Victus, il partito pro-umani xenofobo e razzista diventa così una chiara metafora dei tanti movimenti e partiti politici separatisti che tanto stanno avendo successo in Europa come in Inghilterra, così come Maxine Martin (la brava attrice di origine nigeriana Wunmi Mosaku) l'inviata dello stesso Victus che arriva a governare Roarton è che convince con le sue parole ed i suoi comportamenti melliflui quasi tutti i suoi abitanti è l'emblema perfetto di tutti quei politici populisti che ci stiamo (purtroppo) abituando a vedere in circolazione.
Interessante anche la scelta di un personaggio di colore per il ruolo dell'antagonista, decisamente una decisione non scontata.
Per contro gli zombie ( o meglio gli affetti da PDS nella definizione del telefilm, cioè da partially death syndrome ) non sembrano certo migliori: molti tra loro sembrano rimpiangere il passato aggressivo e la loro natura selvaggia. Iparticolare i seguaci del sempre più minaccioso Profeta zombie non sono certo meno fanatici e convinti della propria supremazia degli esseri viventi, la ULA, non è certo meno pericolosa dei fascistoidi gruppi umani di cacciatori di zombi presenti a Roarton.
I due gruppi, gli umani e i risorti si dimostrano così l'uno lo specchio dell'altro.
Molto più simili di quanto gli piaccia ammettere, ma troppo chiusi nelle proprie convinzioni per poterlo comprendere.
Ma proprio perché le cose sono molto più complesse di quanto possa sembrare sono le vicende dei singoli che fanno la differenza.

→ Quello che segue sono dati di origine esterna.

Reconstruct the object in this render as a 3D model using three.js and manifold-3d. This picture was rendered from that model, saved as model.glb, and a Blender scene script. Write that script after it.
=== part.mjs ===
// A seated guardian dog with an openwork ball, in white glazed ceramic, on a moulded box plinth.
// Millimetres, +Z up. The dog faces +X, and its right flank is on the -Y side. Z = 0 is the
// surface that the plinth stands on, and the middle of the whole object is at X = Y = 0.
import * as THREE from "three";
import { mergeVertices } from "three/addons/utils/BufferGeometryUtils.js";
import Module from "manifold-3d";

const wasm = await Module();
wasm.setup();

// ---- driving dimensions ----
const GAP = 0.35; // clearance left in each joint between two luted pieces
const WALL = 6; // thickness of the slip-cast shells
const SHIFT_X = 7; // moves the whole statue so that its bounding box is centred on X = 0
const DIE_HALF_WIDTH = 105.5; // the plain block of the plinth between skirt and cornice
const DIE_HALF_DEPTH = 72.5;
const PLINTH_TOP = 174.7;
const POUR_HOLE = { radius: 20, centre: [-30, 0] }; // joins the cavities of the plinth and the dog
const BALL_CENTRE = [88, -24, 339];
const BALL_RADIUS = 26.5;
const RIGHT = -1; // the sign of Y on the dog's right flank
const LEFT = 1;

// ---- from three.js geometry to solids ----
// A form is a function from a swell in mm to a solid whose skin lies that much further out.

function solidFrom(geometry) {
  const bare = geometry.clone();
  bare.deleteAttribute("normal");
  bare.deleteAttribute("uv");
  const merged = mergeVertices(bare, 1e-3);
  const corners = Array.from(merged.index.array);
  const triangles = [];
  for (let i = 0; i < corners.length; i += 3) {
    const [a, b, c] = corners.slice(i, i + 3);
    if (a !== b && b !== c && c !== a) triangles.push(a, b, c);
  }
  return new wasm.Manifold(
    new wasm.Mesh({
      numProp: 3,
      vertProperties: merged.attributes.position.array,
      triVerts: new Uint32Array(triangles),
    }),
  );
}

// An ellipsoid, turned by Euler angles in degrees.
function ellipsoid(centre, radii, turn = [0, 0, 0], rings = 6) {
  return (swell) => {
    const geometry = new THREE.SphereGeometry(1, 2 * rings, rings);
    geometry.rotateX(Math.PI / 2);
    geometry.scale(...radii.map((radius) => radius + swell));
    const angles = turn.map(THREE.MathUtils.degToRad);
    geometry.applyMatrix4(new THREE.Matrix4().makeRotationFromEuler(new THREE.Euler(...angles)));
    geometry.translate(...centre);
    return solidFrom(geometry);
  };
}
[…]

E che in qualche caso creano speranza.
In particolare è proprio quello che nella prima stagione era il personaggio più ambiguo e viscido di tutti, cioè l 'ondivago ed ipocrita consigliere Philip (un bravissimo Stephen Thompson ) a fornire uno dei pochi esempi positivi nel momento in cui ammette i propri difetti e le proprie colpe (secondo gli altri) ma anche di essere innamorato della risorta Amy in quella che è forse la scena più convincente -e forse una delle più belle e commoventi - di tutto il telefilm.

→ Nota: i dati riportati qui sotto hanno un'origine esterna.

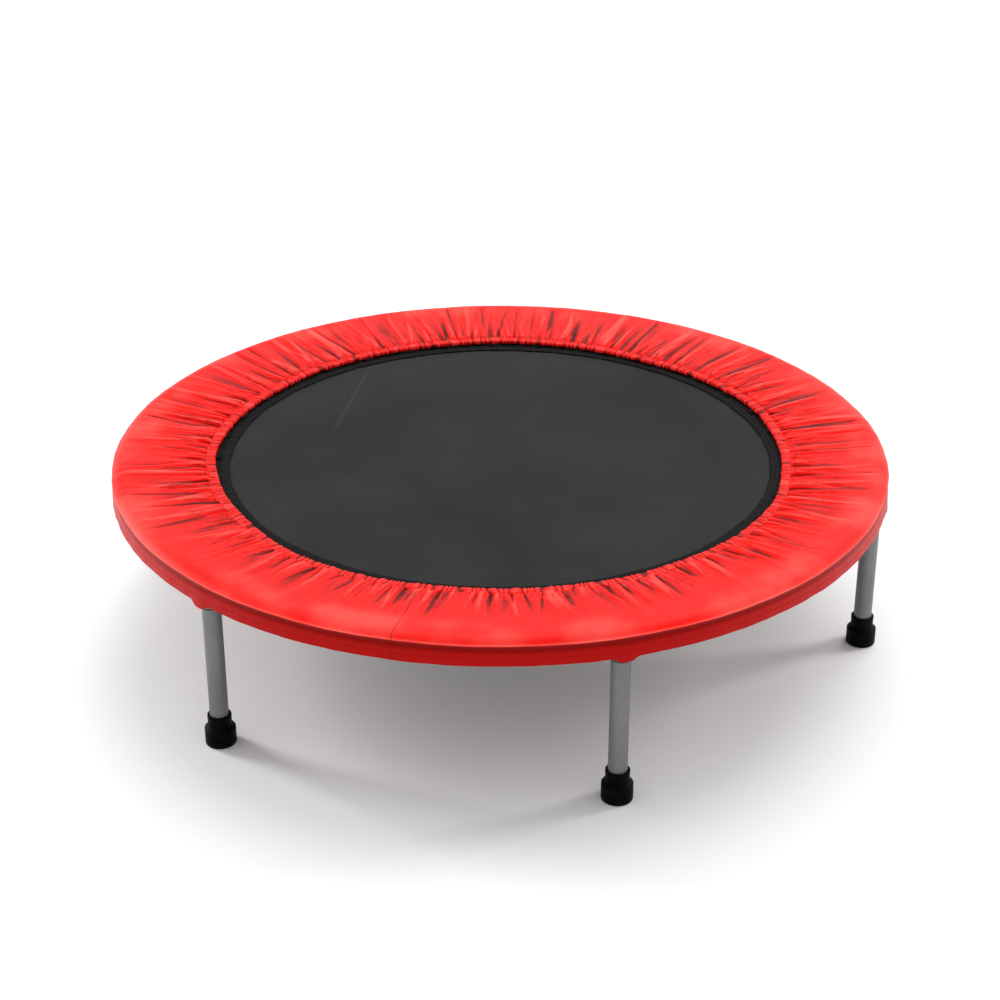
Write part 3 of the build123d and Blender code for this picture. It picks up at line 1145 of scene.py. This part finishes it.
# %% [markdown]
# ## Floor and light
# A product studio: a white floor under one broad light from high behind, so the top catches
# it and the skirt facing the camera stays darker. Two soft boxes at the sides rake across
# the pleats and draw their ridges. The world adds an even fill that keeps shadows pale.

# %% Build the studio
def make_floor():
    bm = bmesh.new()
    bmesh.ops.create_grid(bm, x_segments=2, y_segments=2, size=20)
    floor = link("studio_floor", bm)
    finish = Finish("studio_white", Specular_IOR_Level=0.1)
    cloud = finish.noise(0.7, detail=2)
    white = finish.mix(cloud, rgb(0.93, 0.93, 0.93), rgb(0.96, 0.96, 0.96))
    finish.set(Base_Color=white, Roughness=0.9)
    floor.data.materials.append(finish.material)


def aim(name, data, place, target=(0, 0, 0.2)):
    """Stand a light to the camera's right, depth and height, and point it at the cover."""
    light = bpy.data.objects.new(name, data)
    bpy.context.collection.objects.link(light)
    light.location = Matrix.Rotation(camera_turn, 4, "Z") @ Vector(place)
    light.rotation_euler = (Vector(target) - light.location).to_track_quat("-Z", "Y").to_euler()


def soft_box(name, place, size, power):
    data = bpy.data.lights.new(name, "AREA")
    data.shape = "RECTANGLE"
    data.size, data.size_y = size
    data.energy = power
    aim(name, data, place)


def far_lamp(name, place, strength, spread):
    """A light so far away that it falls evenly on the whole floor."""
    data = bpy.data.lights.new(name, "SUN")
    data.energy = strength
    data.angle = spread
    aim(name, data, place)


make_floor()
far_lamp("high_back_light", (0.5, 1.5, 2.6), strength=1.35, spread=radians(45))
soft_box("left_box", (-2.4, 0.9, 1.2), size=(0.7, 1.0), power=46)
soft_box("right_box", (2.4, 0.6, 1.2), size=(0.7, 1.0), power=28)
print("lights", len(bpy.data.lights))

# %% [markdown]
# The room itself is plain white light. The Standard view keeps the saturated red of the
# cover, which a filmic view would fade.

# %% Light the room
world = bpy.data.worlds.new("soft_room")
world.use_nodes = True
room = world.node_tree.nodes["Background"].inputs
room["Color"].default_value = rgb(1, 1, 1)
room["Strength"].default_value = 0.68
bpy.context.scene.world = world
bpy.context.scene.view_settings.view_transform = "Standard"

Ma c'è anche stessa Amy, le cui vicende potrebbero dar vita ad una terza stagione, così come c'è Simon (l'irlandese Emmet Scanlan) arrivato in cerca del primo risorto su ordine del Profeta Zombie per poter dare inizio alla rivoluzione finale contro gli umani ma che alla fine si innamorerà di Kieren comprendendo la stupidità di tutto quello che lo circonda e rinnegherà tutte le scelte compiute fino a quel momento.
E infine c'è lo stesso Kieren.
Pur non essendo più il protagonista assoluto degli eventi, rimane comunque il catalizzatore della vicenda, il perno attraverso il quale ruotano non solo le azioni, ma anche i sentimenti di tutti gli altri.
Quello che è più importante è che, il giovane si dimostra l'unico coerente dall'inizio alla fine con tutte le sue convinzioni.
Certo Kieren, grazie anche all'ottima interpretazione del sempre più bravo Luke Newberry (uno che prima di questa serie non riusciva quasi a lavorare e il cui ruolo più importante prima di essere chiamato per In the Flesh, è consistito in alcune scene poi tagliate nel ciclo di Harry Potter) si evolve, si dimostra più sicuro di sé stesso rispetto alle vicende della prima stagione, ma si mantiene fermo nel suo proposito di non far più del male a nessuno - e questo si dimostrerà in maniera evidente sopratutto nelle ultime puntate, quando il giovane si troverà costretto ad effettuare delle scelte.
La volontà di Mitchell si conferma quindi quella di voler mostrare con Kieren Walker un personaggio più umano degli stessi esseri umani, più vivo dentro di sé rispetto a tutti quanti gli altri, più vivo dentro ora che è morto di quanto siano molti altri da viventi.
Non a caso saranno le decisioni di Kieren a condizionare le mosse di tutti quanti gli altri.
Come molte altre serie In the Flesh può avere diverse chiavi di lettura, quelle più immediate ( non più superficiali, semplicemente più immediate ) ci parlano di un conflitto tra fazioni, quelle più profonde parlano di come esistano varie concezioni di normalità.
E che se invece di giudicare quello che non comprendiamo, ci sforzassimo di capire e rispettare gli altri, anzi"l'altro" magari riusciremo e a dare un senso ad un particolare momento della nostra vita ed al "nostro" di mondo.
Almeno per un poco.
Ma è già abbastanza.
Questo è ciò che cercano di compiere i personaggi di In the Flesh, anche se alla fine sia a Kieran che a Simon che a tutti gli altri non resterà altro che continuare ad inseguire il loro posto nel mondo. Alla ricerca di un equilibrio che diventa sempre più fragile.